Yes of course the brain can be made more efficient for the purpose of what it currently does, but there are two things to remember. This is not the same as being "inefficient, wasteful, and relatively slow" (relatively slow compared to what?). Secondly if you could hack the brain and make it more efficient then you will might well lose genericity. If there is a cost then evolution re-uses what it already has or gets rid of it. Take glia cells for example. They provide structure and maintain neurons, but for the last few decades you get these cycles in neuroscience where people theorise whether they are capable of processing themselves. Just because they provide structure to the brain does not mean that they cannot perform other functions as well.

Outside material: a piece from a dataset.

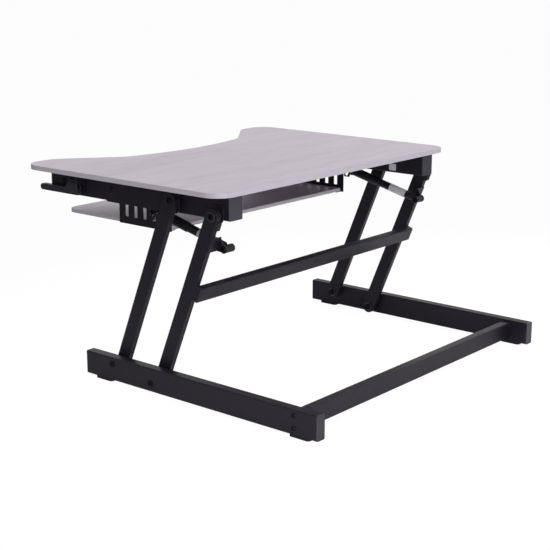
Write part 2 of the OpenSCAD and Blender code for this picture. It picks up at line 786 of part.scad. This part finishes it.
module slide_runners() {
    x0 = tray_half_w + hanger_t;
    x1 = rail_in_x - 2.8;
    color(zinc) both_sides() difference() {
        y_bar(hanger_y0, tray_rear_y) {
            translate([x0, slide_z - 6]) square([x1 - x0, 12]);
            translate([x1 - 4, slide_z - 14]) square([4, 28]);
        }
        for (y = tray_screw_y) x_rod(x0 - 1, x0 + 9, 2, [y, slide_z]);
    }
}

module tray_screws() {
    color(zinc) both_sides() for (y = tray_screw_y) {
        translate([tray_half_w - 10, y, tray_z - hanger_t - 1.6]) cylinder(h = 1.6, r = 4, $fn = round_fn);
        translate([tray_half_w - 10, y, tray_z - hanger_t]) cylinder(h = 8, r = 2, $fn = round_fn);
        x_rod(tray_half_w - 2, tray_half_w, 4, [y, slide_z]);
        x_rod(tray_half_w, tray_half_w + 10, 2, [y, slide_z]);
    }
}

// Gas springs -----------------------------------------------------------------------------

module gas_tube(side) {
    end_y = gas_tube_start + gas_tube_len;
    color(black) on_side(side) spring_frame() difference() {
        union() {
            x_rod(-eye_half_w, eye_half_w, 9.5, [0, 0]);
            y_rod(7, gas_tube_start, 7.5);
            y_rod(gas_tube_start, end_y, gas_tube_r);
        }
        x_rod(-eye_half_w - 1, eye_half_w + 1, pivot_r + fit_gap, [0, 0]);
        y_rod(gas_tube_start + 4, end_y - 8, gas_tube_r - 1.5);
        y_rod(end_y - 9, end_y + 1, gas_rod_r + fit_gap);
    }
}

module gas_label(side) {
    color(nylon) on_side(side) spring_frame() difference() {
        y_rod(label_from, label_from + label_len, gas_tube_r + label_t);
        y_rod(label_from - 1, label_from + label_len + 1, gas_tube_r);
    }
}

module gas_rod(side) {
    piston_y = gas_tube_start + gas_tube_len - 34;
    color(zinc) on_side(side) spring_frame() difference() {
        union() {
            y_rod(piston_y, spring_len - 4, gas_rod_r);
            y_rod(piston_y, piston_y + 12, gas_tube_r - 1.5 - fit_gap);
            y_rod(spring_len - 12.5, spring_len - 6, 6.5);
            x_rod(-10, 10, 7.5, [spring_len, 0]);
        }
        x_rod(-11, 11, thread_r, [spring_len, 0]);
    }
}

// Dust sleeve fixed to the rod's upper end; it slides over the cylinder and its label
module gas_sleeve(side) {
    sleeve_r = gas_tube_r + 1.8;
    cap_y = spring_len - 16.5;
    color(black) on_side(side) spring_frame() difference() {
        y_rod(sleeve_from, spring_len - 13, sleeve_r);
        y_rod(sleeve_from - 1, cap_y, gas_tube_r + 0.8);
        y_rod(cap_y - 1, spring_len - 12, gas_rod_r);
    }
}

module gas_upper_pin(side) {
    half = clevis_half_w + 2.5;
    color(zinc) on_side(side) spring_frame() {
        x_rod(-half - 1.6, half + 1.6, thread_r, [spring_len, 0]);
        for (x = [-half - 1.6, half + 0.4]) x_rod(x, x + 1.2, 6.2, [spring_len, 0]);
    }
}

// Nodes -----------------------------------------------------------------------------------

base_rail(1);  // base_rail_right
base_rail(-1);  // base_rail_left
base_end_caps();
rubber_feet();
base_cross_rail();
cross_rail_screws();
base_pivot_bolts();
base_pivot_nuts();
rear_arm(1);  // rear_arm_right
rear_arm(-1);  // rear_arm_left
rear_arm_bushes();
mid_cross_rail();
spring_bracket(1);  // spring_bracket_right
spring_bracket(-1);  // spring_bracket_left
spring_lower_pins();
lowering_bumpers();
front_arm(1);  // front_arm_right
front_arm(-1);  // front_arm_left
front_arm_bushes(1);  // front_arm_bushes_right
front_arm_bushes(-1);  // front_arm_bushes_left
lock_sector(1);  // lock_sector_right
lock_sector(-1);  // lock_sector_left
desktop();
desktop_tabs();
desktop_screws();
top_rail(1);  // top_rail_right
top_rail(-1);  // top_rail_left
top_rail_end_caps();
side_plate(1);  // side_plate_right
side_plate(-1);  // side_plate_left
side_plate_screws();
rear_pivot_plates();
rear_pivot_bolts();
spring_upper_brackets();
slide_channels();
lever_bracket(1);  // lever_bracket_right
lever_bracket(-1);  // lever_bracket_left
lever_bracket_screws();
lever_pins();
lock_guides();
lock_springs();
squeeze_lever(1);  // squeeze_lever_right
squeeze_lever(-1);  // squeeze_lever_left
lock_rod(1);  // lock_rod_right
lock_rod(-1);  // lock_rod_left
keyboard_tray();
tray_hanger(1);  // tray_hanger_right
tray_hanger(-1);  // tray_hanger_left
slide_runners();
tray_screws();
gas_tube(1);  // gas_tube_right
gas_tube(-1);  // gas_tube_left
gas_label(1);  // gas_label_right
gas_label(-1);  // gas_label_left
gas_rod(1);  // gas_rod_right
gas_rod(-1);  // gas_rod_left
gas_sleeve(1);  // gas_sleeve_right
gas_sleeve(-1);  // gas_sleeve_left
gas_upper_pin(1);  // gas_upper_pin_right
gas_upper_pin(-1);  // gas_upper_pin_left
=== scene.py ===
# Standing desk converter: materials, small details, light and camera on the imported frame.
import json
import math

import bmesh
import bpy
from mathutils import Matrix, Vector


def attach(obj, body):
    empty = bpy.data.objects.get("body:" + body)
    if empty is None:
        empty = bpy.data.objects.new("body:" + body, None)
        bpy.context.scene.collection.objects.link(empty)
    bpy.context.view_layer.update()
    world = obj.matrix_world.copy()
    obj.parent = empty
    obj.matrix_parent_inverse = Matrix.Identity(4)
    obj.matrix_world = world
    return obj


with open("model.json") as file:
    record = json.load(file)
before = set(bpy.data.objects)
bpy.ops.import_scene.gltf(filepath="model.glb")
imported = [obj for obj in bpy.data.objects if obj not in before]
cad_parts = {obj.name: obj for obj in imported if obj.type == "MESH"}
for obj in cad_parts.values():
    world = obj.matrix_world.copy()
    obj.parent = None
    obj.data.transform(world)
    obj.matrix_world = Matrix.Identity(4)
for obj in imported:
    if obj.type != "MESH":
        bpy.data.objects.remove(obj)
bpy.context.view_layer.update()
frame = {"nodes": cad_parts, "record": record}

NODES = frame["nodes"]
SIDES = {"right": 1, "left": -1}


# ---- Node helpers -------------------------------------------------------------------------

def new_material(name):
    mat = bpy.data.materials.new(name)
    mat.use_nodes = True
    tree = mat.node_tree
    return mat, tree, tree.nodes["Principled BSDF"]


def add(tree, kind, inputs=None, **props):
    node = tree.nodes.new(kind)
    for key, value in props.items():
        setattr(node, key, value)
    for key, value in (inputs or {}).items():
        node.inputs[key].default_value = value
    return node


def link(tree, source, target):
    tree.links.new(source, target)


def object_coords(tree, scale=(1, 1, 1)):
    coords = add(tree, "ShaderNodeTexCoord")
    mapping = add(tree, "ShaderNodeMapping", {"Scale": scale})
    link(tree, coords.outputs["Object"], mapping.inputs["Vector"])
    return mapping.outputs["Vector"]


def noise(tree, vector, scale, detail=4.0, roughness=0.55, distortion=0.0):
    node = add(tree, "ShaderNodeTexNoise",
               {"Scale": scale, "Detail": detail, "Roughness": roughness, "Distortion": distortion})
    link(tree, vector, node.inputs["Vector"])
    return node.outputs["Fac"]


def remap(tree, value, low, high, to_low, to_high):
    node = add(tree, "ShaderNodeMapRange",
               {"From Min": low, "From Max": high, "To Min": to_low, "To Max": to_high})
    link(tree, value, node.inputs["Value"])
    return node.outputs["Result"]


def ramp(tree, value, *stops):
    node = add(tree, "ShaderNodeValToRGB")
    elements = node.color_ramp.elements
    while len(elements) < len(stops):
        elements.new(0.5)
    for element, (position, colour) in zip(elements, stops):
        element.position = position
        element.color = (*colour, 1.0)
    link(tree, value, node.inputs["Fac"])
    return node.outputs["Color"]


def mottled(tree, value, base, darker, lighter):
    """The base colour, a little darker where the value is low and lighter where it is high."""
    return ramp(tree, value, (0.3, tuple(darker * c for c in base)), (0.7, tuple(lighter * c for c in base)))


def mix(tree, factor, a, b, blend="MIX"):
    node = add(tree, "ShaderNodeMix", data_type="RGBA", blend_type=blend)
    for socket, value in ((node.inputs["Factor"], factor), (node.inputs["A"], a), (node.inputs["B"], b)):
        if hasattr(value, "is_output"):
            link(tree, value, socket)
        else:
            socket.default_value = value if isinstance(value, float) else (*value, 1.0)
    return node.outputs["Result"]


def bump(tree, shader, height, strength, distance):
    node = add(tree, "ShaderNodeBump", {"Strength": strength, "Distance": distance})
    link(tree, height, node.inputs["Height"])
    link(tree, node.outputs["Normal"], shader.inputs["Normal"])


def painted_edge_highlight(tree, width, amount):
    """The given amount on sharp edges, and nought away from them: the mask where pale highlights are painted
    onto edges.
    """
    bevel = add(tree, "ShaderNodeBevel", {"Radius": width}, samples=4)
    geometry = add(tree, "ShaderNodeNewGeometry")
    dot = add(tree, "ShaderNodeVectorMath", operation="DOT_PRODUCT")
    link(tree, bevel.outputs["Normal"], dot.inputs[0])
    link(tree, geometry.outputs["Normal"], dot.inputs[1])
    return remap(tree, dot.outputs["Value"], 0.98, 0.80, 0.0, amount)


def edge_band(tree):
    """One on the upright faces round a board, nought on its top and underside."""
    coords = add(tree, "ShaderNodeTexCoord")
    axes = add(tree, "ShaderNodeSeparateXYZ")
    link(tree, coords.outputs["Normal"], axes.inputs["Vector"])
    upright = add(tree, "ShaderNodeMath", operation="ABSOLUTE")
    link(tree, axes.outputs["Z"], upright.inputs[0])
    return remap(tree, upright.outputs["Value"], 0.30, 0.10, 0.0, 1.0)


# ---- Materials ----------------------------------------------------------------------------

# Pale colours painted onto sharp edges as highlights and glints, where the edges would catch the light.
PAINT_EDGE_HIGHLIGHT = (0.100, 0.093, 0.106)
PLASTIC_EDGE_HIGHLIGHT = (0.120, 0.112, 0.128)
METAL_EDGE_GLINT = (0.50, 0.50, 0.52)
GRAIN_LIGHT, GRAIN_MID, GRAIN_DARK = (0.415, 0.368, 0.425), (0.388, 0.344, 0.398), (0.355, 0.315, 0.366)
BOARD_EDGE = (0.41, 0.385, 0.425)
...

(July 14, 2015 at 9:26 am)Rhythm Wrote: Nevertheless, energy must be supplied (and in the case of our brains a fairly robust amount of chemical inputs in addition - though we could boil that back down to energy as well, sure), and living organisms have shit conversion....just atrocious.
(July 14, 2015 at 9:26 am)Rhythm Wrote: That's why we use machines in the first place. More work over less time for a smaller amount of energy put in. Imagine how many bowls of rice it would take, for example, if the internet where a room full of chinese people doing all of this on pen and paper (and supposing we could actually get that much work out of them.
But you aren't comparing like for like. Those Chinese workers are capable of performing far more than the calculations that you can run on your computer. Whereas if we took a single brain, broke it apart and could engineer all those neurons and axons to perform a specific functions with the same ease that we can write computer programs then there would be enough material to work with and it would be more power efficient. A single live neuron has more computational power than a whole classical artificial neural network.
Generally what you find again and again in Artificial Intelligence is that you can make some real serious progress with very little effort, but getting it to scale becomes exponentially harder the more generic you want it. This is because the situations any AI has to deal with increases exponentially and this is also why the field of classical AI failed.
Your point about energy conversion applies to other methods of generating electricity. How much wind power is lost when using turbines? How much heat is wasted when burning coal? Nuclear power is probably the most efficient I suppose but now we're getting off subject. This is a thread about artificial general intelligence and therefore by definition is about how generalisable an adaptive system is.
(July 14, 2015 at 9:26 am)Rhythm Wrote: NS won't actually weed out a big brain just because it isn't fully leveraged. It would only weed out a big brain (in favor of a smaller one, for example) if that big brain was failing to deliver.
Also because there is a cost to having a big brain. Greater metabolic cost. Higher mother mortality rate for example. And there is an evolutionary advantage to making better use of what you have. Because there is no end point with evolution there is no such thing as an optimal solution, but I disagree that we know that the brain is inefficient. We may of course suspect that it is, and it may indeed be so, but we don't actually know until we have come up with a better solution ourselves. And that is actually what I am trying to do myself. In my own research I am trying to produce a wholly new architecture that is an alternative to using biologically plausible neural networks. I hoped to get some kind of efficiency boost somehow, but the main reason was because the main thing limiting progress is our understanding of how to engineer neural networks. As it turns out I've made efficiencies in terms of memory. I haven't yet compared how they compare in terms of speed though.